Sementara itu, Agus Sarwono dari TII meminta Komisi III DPR memastikan para capim yang dipilih memiliki rekam jejak yang bersih, tanpa konflik kepentingan.
Ia juga mengingatkan bahwa latar belakang calon, seperti berasal dari ASN atau aparat penegak hukum, berpotensi mengurangi independensi KPK.
"Calon yang berasal dari latar belakang Aparat Penegak Hukum atau ASN aktif berisiko melemahkan profesionalisme lembaga," jelas Agus.

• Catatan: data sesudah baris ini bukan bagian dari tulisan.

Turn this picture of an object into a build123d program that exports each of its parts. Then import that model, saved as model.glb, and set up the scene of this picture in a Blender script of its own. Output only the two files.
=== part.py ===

Hasil uji kelayakan yang dibuat DPR diharapkan melahirkan pimpinan KPK yang mampu menghadapi tantangan besar di tengah keterbatasan kewenangan yang diatur UU.
Studi evaluasi kelembagaan TII 2019–2023 mengungkap tiga isu utama yang perlu menjadi perhatian.
Isu-isu tersebut, antara lain lemahnya respons KPK terhadap korupsi di sektor politik, sumber daya alam, dan hukum; buruknya mekanisme pemicu kasus ke APH lain; serta masalah internal lembaga.
Komisi III DPR diharapkan mampu memilih pimpinan yang memenuhi kriteria demi mengembalikan kepercayaan publik terhadap KPK sebagai ujung tombak pemberantasan korupsi di Indonesia.
“Pilihan ini bukan hanya soal kompetensi, tetapi juga soal keberanian untuk menjaga independensi dan menolak intervensi politik,” pungkas Agus.